The downtown TIF district works like this: taxes from the district are set at the level prior to the district being established, in this case 1984, and those taxes continue to go to the city and county every year. Increases in taxable property values within the district are captured by the TIF and those funds are used to maintain and develop the downtown.

The DDA's initial development and TIF plan was approved in 1984 and again in 1992. The current plan would add projects such as the rehabilitation of the Bluff Street parking structure, improvements to Baraga Avenue and other items.

Commissioner Don Ryan said the TIF district benefits the entire city. He said the downtown attracts many people to the area, both to live and to attend special events in the city.

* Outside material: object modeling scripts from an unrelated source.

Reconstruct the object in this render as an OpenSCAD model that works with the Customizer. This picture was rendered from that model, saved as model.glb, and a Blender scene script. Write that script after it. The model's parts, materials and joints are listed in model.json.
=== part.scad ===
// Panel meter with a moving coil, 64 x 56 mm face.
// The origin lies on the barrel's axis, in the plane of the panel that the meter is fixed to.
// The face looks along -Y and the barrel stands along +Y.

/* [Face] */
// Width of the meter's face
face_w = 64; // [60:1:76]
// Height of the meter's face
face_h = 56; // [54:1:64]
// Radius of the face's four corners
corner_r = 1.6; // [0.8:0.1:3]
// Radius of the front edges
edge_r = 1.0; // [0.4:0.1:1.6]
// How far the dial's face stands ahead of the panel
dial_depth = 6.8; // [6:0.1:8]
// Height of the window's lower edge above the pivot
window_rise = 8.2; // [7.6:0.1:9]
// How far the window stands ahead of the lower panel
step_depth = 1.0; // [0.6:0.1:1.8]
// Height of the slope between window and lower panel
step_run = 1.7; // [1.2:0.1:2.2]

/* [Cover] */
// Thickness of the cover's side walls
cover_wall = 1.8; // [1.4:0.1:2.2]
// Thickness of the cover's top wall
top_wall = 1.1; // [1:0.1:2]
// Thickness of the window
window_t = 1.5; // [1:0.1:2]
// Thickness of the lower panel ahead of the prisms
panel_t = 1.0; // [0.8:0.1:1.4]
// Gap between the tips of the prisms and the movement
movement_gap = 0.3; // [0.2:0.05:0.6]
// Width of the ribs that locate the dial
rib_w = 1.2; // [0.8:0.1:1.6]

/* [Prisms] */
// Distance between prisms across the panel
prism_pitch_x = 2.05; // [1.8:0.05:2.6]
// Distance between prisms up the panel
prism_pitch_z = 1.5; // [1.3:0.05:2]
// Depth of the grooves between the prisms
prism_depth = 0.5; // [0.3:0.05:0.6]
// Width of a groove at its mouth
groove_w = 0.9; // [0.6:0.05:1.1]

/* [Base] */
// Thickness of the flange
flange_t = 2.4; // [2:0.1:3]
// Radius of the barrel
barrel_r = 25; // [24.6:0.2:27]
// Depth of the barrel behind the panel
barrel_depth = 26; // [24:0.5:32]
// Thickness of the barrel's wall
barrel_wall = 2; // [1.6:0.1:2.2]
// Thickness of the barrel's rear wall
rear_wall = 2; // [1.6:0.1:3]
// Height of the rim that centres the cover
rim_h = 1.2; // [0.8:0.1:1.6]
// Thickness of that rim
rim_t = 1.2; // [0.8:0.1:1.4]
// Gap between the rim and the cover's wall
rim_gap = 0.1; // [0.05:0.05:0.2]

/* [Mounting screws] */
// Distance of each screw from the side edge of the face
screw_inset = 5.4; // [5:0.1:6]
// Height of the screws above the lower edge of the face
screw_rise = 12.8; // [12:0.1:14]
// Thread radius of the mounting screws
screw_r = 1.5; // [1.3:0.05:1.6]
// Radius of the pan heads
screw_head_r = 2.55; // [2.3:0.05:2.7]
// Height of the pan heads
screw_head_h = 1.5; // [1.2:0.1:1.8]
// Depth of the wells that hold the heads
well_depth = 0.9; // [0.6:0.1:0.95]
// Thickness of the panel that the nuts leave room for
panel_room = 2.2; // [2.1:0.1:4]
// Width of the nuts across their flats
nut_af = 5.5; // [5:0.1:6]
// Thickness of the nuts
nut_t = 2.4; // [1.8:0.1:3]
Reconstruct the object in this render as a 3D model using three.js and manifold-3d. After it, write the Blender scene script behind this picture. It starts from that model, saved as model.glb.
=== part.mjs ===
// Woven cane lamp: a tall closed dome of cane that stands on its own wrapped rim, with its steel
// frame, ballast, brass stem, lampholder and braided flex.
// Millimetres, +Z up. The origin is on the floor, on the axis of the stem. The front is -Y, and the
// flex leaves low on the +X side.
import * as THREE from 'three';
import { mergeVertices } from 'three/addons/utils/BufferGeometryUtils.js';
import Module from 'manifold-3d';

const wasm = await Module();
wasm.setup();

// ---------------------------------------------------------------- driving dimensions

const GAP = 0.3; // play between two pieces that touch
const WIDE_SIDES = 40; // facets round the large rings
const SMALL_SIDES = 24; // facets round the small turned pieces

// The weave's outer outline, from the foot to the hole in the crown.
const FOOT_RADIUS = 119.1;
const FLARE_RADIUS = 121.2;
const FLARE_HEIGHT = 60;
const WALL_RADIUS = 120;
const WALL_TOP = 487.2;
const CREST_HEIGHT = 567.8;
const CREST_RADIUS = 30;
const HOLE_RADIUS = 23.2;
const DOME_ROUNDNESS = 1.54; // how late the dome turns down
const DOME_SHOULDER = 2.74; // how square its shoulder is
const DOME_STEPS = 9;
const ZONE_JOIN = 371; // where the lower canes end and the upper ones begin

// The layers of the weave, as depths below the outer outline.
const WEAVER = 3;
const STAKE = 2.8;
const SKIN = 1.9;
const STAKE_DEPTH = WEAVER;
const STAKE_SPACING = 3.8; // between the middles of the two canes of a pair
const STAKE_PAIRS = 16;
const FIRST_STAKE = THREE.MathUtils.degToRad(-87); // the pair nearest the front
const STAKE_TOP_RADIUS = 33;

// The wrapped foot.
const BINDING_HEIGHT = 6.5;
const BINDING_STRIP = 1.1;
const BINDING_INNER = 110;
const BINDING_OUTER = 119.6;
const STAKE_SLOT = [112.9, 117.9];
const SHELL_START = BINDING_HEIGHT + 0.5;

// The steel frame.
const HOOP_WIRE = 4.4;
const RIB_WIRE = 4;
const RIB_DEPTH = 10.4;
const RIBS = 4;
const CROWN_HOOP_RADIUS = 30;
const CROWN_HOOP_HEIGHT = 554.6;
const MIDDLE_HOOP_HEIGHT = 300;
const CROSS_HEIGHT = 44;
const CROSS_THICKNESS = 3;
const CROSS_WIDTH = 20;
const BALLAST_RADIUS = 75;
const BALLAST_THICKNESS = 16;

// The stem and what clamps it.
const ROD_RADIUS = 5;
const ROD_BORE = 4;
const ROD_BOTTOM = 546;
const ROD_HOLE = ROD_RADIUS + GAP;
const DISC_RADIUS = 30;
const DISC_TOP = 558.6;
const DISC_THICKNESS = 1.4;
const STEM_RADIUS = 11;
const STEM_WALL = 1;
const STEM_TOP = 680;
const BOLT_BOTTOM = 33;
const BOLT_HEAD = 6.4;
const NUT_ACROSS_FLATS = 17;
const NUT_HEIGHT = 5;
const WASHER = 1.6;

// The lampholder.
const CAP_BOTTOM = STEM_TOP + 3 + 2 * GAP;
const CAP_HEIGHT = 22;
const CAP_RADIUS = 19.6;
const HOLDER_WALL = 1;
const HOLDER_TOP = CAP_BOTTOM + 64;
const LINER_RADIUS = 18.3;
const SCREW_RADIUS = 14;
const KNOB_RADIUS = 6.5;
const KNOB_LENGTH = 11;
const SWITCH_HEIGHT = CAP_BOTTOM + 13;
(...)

Mayor John Kivela said when he first came onto the commission, he was in favor of letting the TIF expire but has since changed his mind. He said of the $656,217 captured next year by the TIF about $381,000 would have been destined for the city's general fund.

"Of the $381,000, how much do you think the city would have to spend to do those things that get done down there now? They're not going to magically get done. We would then have to hire additional people and pay for those services. They will certainly exceed $381,000. This is a good financial move for the city of Marquette," he said.

Kivela listed a number of developments and events downtown - including Mattson Park, the start of the U.P. 200 sled dog race, the New Year's Eve ball drop, the farmers market and the Marquette Regional History Center - which he said would not likely exist were it not for a vibrant downtown.

"Why, knowing what we have - this treasure downtown, would we want to take a chance on screwing that up?" he said.